Разумеется, в «Стихотворениях в прозе» инверсия несколько ослаблена (по сравнению с каноническим стихом), но не приметить ее нельзя – слишком она важна и существенна в своеобразно упорядоченной поэтике тургеневских миниатюр.
* * *
Самый процесс творчества рождает на разных его этапах потребность в том или ином виде поэтической речи. Пастернак, например, полагал, что Шекспир к стихам «прибегал как к средству наискорейшей записи мыслей. Это доходило до того, что во многих его стихотворных эпизодах мерещатся сделанные в стихах черновые наброски к прозе»[3].
Мы знаем по рукописям Пушкина, что он некоторые стихи свои сперва записывал прозой. В горячий момент работы, дабы не делать остановки в поисках образа, слова, рифмы, дабы не расплескать чувства и воплотить первоначальный замысел на бумаге, Пушкин спешил записать для самого себя, для дальнейшей разработки беглый прозаический текст. Мы демонстрируем этот текст не как прообраз дальнейших стихотворений в прозе или верлибра. Нет, пушкинские заметки показывают, как на полпути от замысла к воплощению стих ищет выхода в сгущенной эмоциональной прозе. Она лапидарна и стремительна.
Вот письмо Татьяны из главы третьей «Евгения Онегина». За строками черновика:
Хоть каплю жалости…
Вы не покинете меня, —
в которых еще нет глагола «храня», читаем:
«Я знаю, что вы презираете (неразб.). Я долго хотела молчать – я думала, что вас увижу. Я ничего не хочу, я хочу вас видеть – у меня нет никого…»

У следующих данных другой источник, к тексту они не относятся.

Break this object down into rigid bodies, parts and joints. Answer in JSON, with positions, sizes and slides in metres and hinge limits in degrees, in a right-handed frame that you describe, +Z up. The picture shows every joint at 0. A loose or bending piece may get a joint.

За несколькими строками такой прозы снова следуют стихи, а потом снова запись:
«Зачем я вас увидела, но теперь поздно»[4] и снова стихи… Мысль еще не взята в раму онегинской строфы, она движется от образа к образу, от одного эмоционального узла к другому. И в этом движении есть много общего с интонационно-синтаксическим строем «Стихотворений в прозе».
У Пушкина среди черновиков есть строки, обратившие на себя наше внимание в связи с затронутой здесь проблемой. В вариантах чернового автографа стихотворения «Пора, мой друг, пора!» есть план продолжения этого стихотворения:
«Юность не имеет нужды в at home, зрелый возраст ужасается своего уединения. Блажен, кто находит подругу – тогда удались он домой.
О скоро ли перенесу я мои пенаты в деревню – поля, сад, крестьяне, книги; труды поэтические – семья, любовь – религия, смерть»[5].
Только ли здесь уместился рабочий план новых, так и не написанных строф? Нет, здесь, так же как в беглых заметках или в письмах, Пушкин опробовал новые образы, подвергал их предварительному ритмико-синтаксическому испытанию. Ведь и сам Тургенев считал свои миниатюры чем-то вспомогательным, подготовительным, промежуточным. Ведь поначалу и ему приходило в голову эти наброски с натуры, эти этюды, потом использовать для большой картины, употребить в рассказе или повести. Вспомним, что только в конце XIX – начале XX века этюд в живописи был перенесен из мастерской художника в выставочный зал, он перестал быть подготовительной стадией, став окончательной. Эстетика незавершенности стала с годами, с десятилетиями возводиться в правило. Ей даже стали отдавать предпочтение перед эстетикой завершенности и окончательной отделки.